(Entries from a dataset)
......

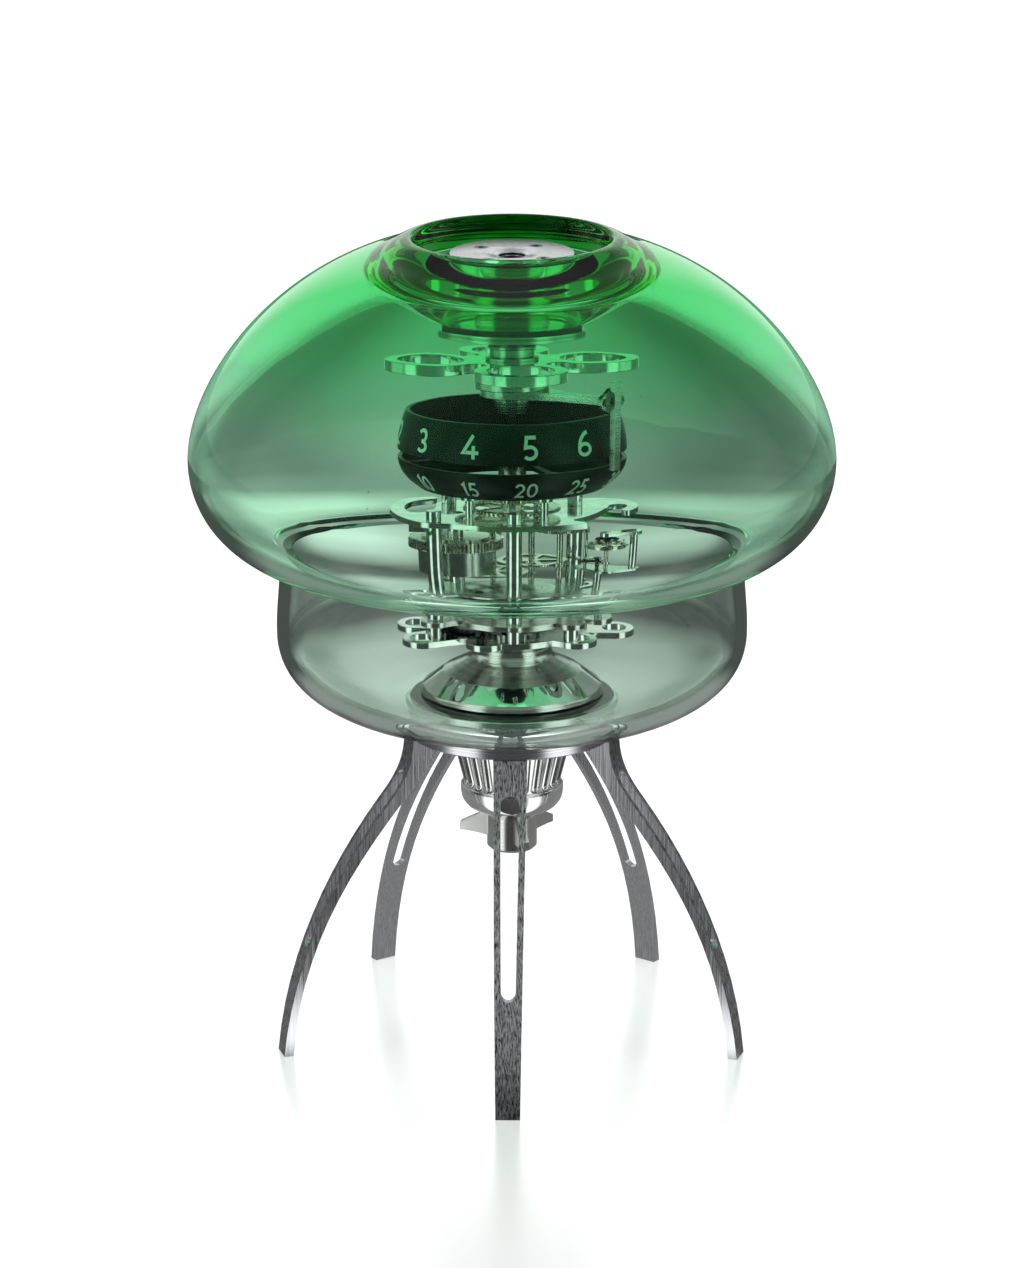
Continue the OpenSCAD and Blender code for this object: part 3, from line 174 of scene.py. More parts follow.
def turnedMetal(name, look, axis=(0.0, 0.0)):
    # metal cut on a lathe: fine rings round the axis, catching the light as two opposite fans
    material, tree = newMaterial(name)
    where = put(tree, "ShaderNodeTexCoord")
    local = put(tree, "ShaderNodeMapping", {"Vector": where.outputs["Object"],
                                            "Location": (-axis[0] * mm, -axis[1] * mm, 0)})
    flat = put(tree, "ShaderNodeVectorMath", {0: local.outputs[0], 1: (1, 1, 0)}, operation="MULTIPLY")
    radius = put(tree, "ShaderNodeVectorMath", {0: flat.outputs[0]}, operation="LENGTH")
    parts = put(tree, "ShaderNodeSeparateXYZ", {"Vector": local.outputs[0]})
    profile = put(tree, "ShaderNodeCombineXYZ", {"X": radius.outputs["Value"], "Y": parts.outputs["Z"]})
    rings = put(tree, "ShaderNodeTexNoise", {"Vector": profile.outputs[0], "Scale": 1 / (look["pitch"] * mm),
                                             "Detail": 2.0}, noise_dimensions="2D")
    smudge = put(tree, "ShaderNodeTexNoise", {"Vector": where.outputs["Object"],
                                              "Scale": 1 / (look["smudge"] * mm), "Detail": 3.0})
    both = put(tree, "ShaderNodeMath", {0: rings.outputs["Fac"], 1: look["ringShare"],
                                        2: smudge.outputs["Fac"]}, operation="MULTIPLY_ADD")
    colour = put(tree, "ShaderNodeValToRGB", {"Fac": rings.outputs["Fac"]},
                 stops=[(0.3, look["dark"]), (0.7, look["pale"])])
    rough = put(tree, "ShaderNodeMapRange", {
        "Value": both.outputs[0], "From Min": 0.3, "From Max": 0.7 + look["ringShare"],
        "To Min": look["rough"][0], "To Max": look["rough"][1]})
    bump = put(tree, "ShaderNodeBump", {"Height": rings.outputs["Fac"], "Strength": look["depth"],
                                        "Distance": look["pitch"] * mm})
    metal = put(tree, "ShaderNodeBsdfPrincipled", {
        "Base Color": colour.outputs[0], "Metallic": 1.0, "Roughness": rough.outputs[0],
        "Normal": bump.outputs[0], "Anisotropic": look["fan"]})
    finishMaterial(tree, metal.outputs[0])
    return material


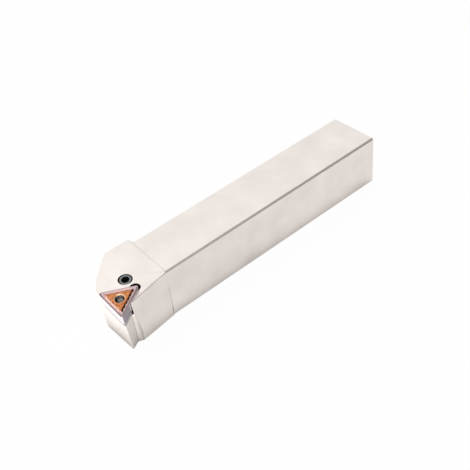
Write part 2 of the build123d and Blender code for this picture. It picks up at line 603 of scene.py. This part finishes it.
@dataclass(frozen=True)
class CoatedCarbide:
    """Sintered carbide under a thin interference coating.

    The coating is bronze on the raised middle, with a band of painted shade toward the second
    side and a band of painted highlight along the front, and a purple grey on the rim and the
    flanks.
    The flanks' pale grey is a painted light tone; the free part of the second flank has painted
    shade, darkest where it goes behind the wall. It is smooth, so it mirrors more sharply than
    the holder. Each pair of numbers is where one tone ends and the next is full, or a band's
    two sides, in millimetres of the insert.
    """

    pocket: Pocket
    name: str = "bronze_coated_carbide"
    bronze: str = "AC683E"
    pale_bronze: str = "C27E52"
    # painted shade: the dark band on the raised middle toward the second side
    second_side_shade: str = "4C2818"
    # painted highlight: the pale band on the raised middle along the front side
    bright: str = "F0C8B8"
    # painted shadow where the second flank goes behind the pocket wall
    wall_shadow: str = "2C2628"
    rose: str = "C49C92"
    violet: str = "9E8A8E"
    # painted light: the pale flank tone stands for the brightly lit flanks
    lit_flank: str = "E0D4D8"
    # painted shade on the free part of the second flank
    shaded_flank: str = "94898F"
    mouth: str = "E8C4A0"
    surface: MarkedSurface = MarkedSurface(0.20)
    grain_mm: float = 0.25
    cloud_mm: float = 1.3
    wander: float = 1.2
    pale_clouds: tuple[float, float] = (0.42, 0.62)
    rose_from: tuple[float, float] = (3.35, 3.75)
    second_side_shade_band: tuple[float, float] = (2.85, 3.65)
    front_highlight_band: tuple[float, float] = (3.05, 3.5)
    violet_from: tuple[float, float] = (4.1, 4.45)
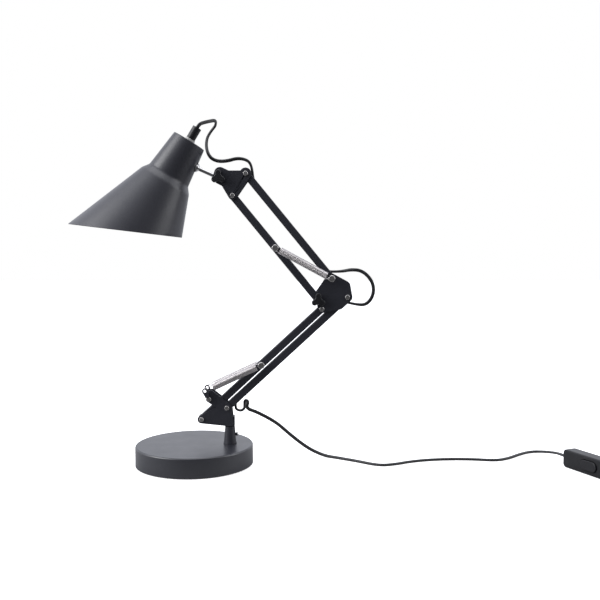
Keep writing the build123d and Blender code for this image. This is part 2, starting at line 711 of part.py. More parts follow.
def head_parts():
    top_end = step(H2, HEAD_TOP_L, 180)
    crown = step(KNUCKLE, CROWN_L, CROWN_ANGLE)
    waist = step(KNUCKLE, WAIST_L, WAIST_ANGLE)
    leg = hull((H1, LOBE_R), (H2, HEAD_EAR_R))
    middle = hull((H1, LOBE_R), (H2, HEAD_TOP_R), (top_end, HEAD_TOP_R), (waist, LOBE_R))
    left = hull((KNUCKLE, HEAD_EAR_R), (crown, HEAD_EAR_R), (waist, LOBE_R), (top_end, HEAD_TOP_R))
    front, rear = plate_pair(leg + middle + left, [H1, H2, KNUCKLE])
    bolts, nuts = through_bolts([H1, H2])
    return {
        "head_plate_front": front,
        "head_plate_rear": rear,
        "head_bolts": bolts + nuts,
        "head_washers": washers([H1, H2]),
    } | clamp("head", KNUCKLE)


def knuckle_and_rod():
    to_ball = Pos(KNUCKLE[0], 0, KNUCKLE[1]) * Rot(0, 90 - (ROD_ANGLE + 180), 0)
    knuckle = pin(KNUCKLE, KNUCKLE_R, -KNUCKLE_W / 2, KNUCKLE_W / 2)
    knuckle += to_ball * upright(KNUCKLE_NECK_R, KNUCKLE_REACH)
    knuckle -= pin(KNUCKLE, BOLT_R + FIT, -KNUCKLE_W, KNUCKLE_W)
    knuckle -= to_ball * Pos(0, 0, ROD_HOLE_END - SEAT) * upright(SHADE_ROD_R + FIT, KNUCKLE_REACH)
    rod = to_ball * Pos(0, 0, ROD_HOLE_END) * upright(SHADE_ROD_R, ROD_L - ROD_HOLE_END)
    rod += Pos(BALL[0], 0, BALL[1]) * Sphere(BALL_R)
    return {"head_knuckle": knuckle, "shade_rod": rod}


# ---- shade ----
# Drawn with +Z down the shade's axis from the neck's top and +X to the photograph's left.

SHADE_PLACE = Pos(NECK_TOP[0], 0, NECK_TOP[1]) * Rot(0, 180 + SHADE_TILT, 0)
AT_BALL = Pos(BALL[0], 0, BALL[1]) * Rot(0, 90 - ROD_ANGLE, 0)


def turned(points):
    """A solid of revolution from (radius, distance down the axis) points."""
    wire = Polyline(*[(r, 0, s) for r, s in points], close=True)
    return revolve(make_face(wire), Axis.Z)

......

● What to work on: Print exactly the lines from the line with "Write part 2" to the line with "thin interference coating.", both included, and nothing else.

● Problem solution:
Write part 2 of the build123d and Blender code for this picture. It picks up at line 603 of scene.py. This part finishes it.
@dataclass(frozen=True)
class CoatedCarbide:
    """Sintered carbide under a thin interference coating.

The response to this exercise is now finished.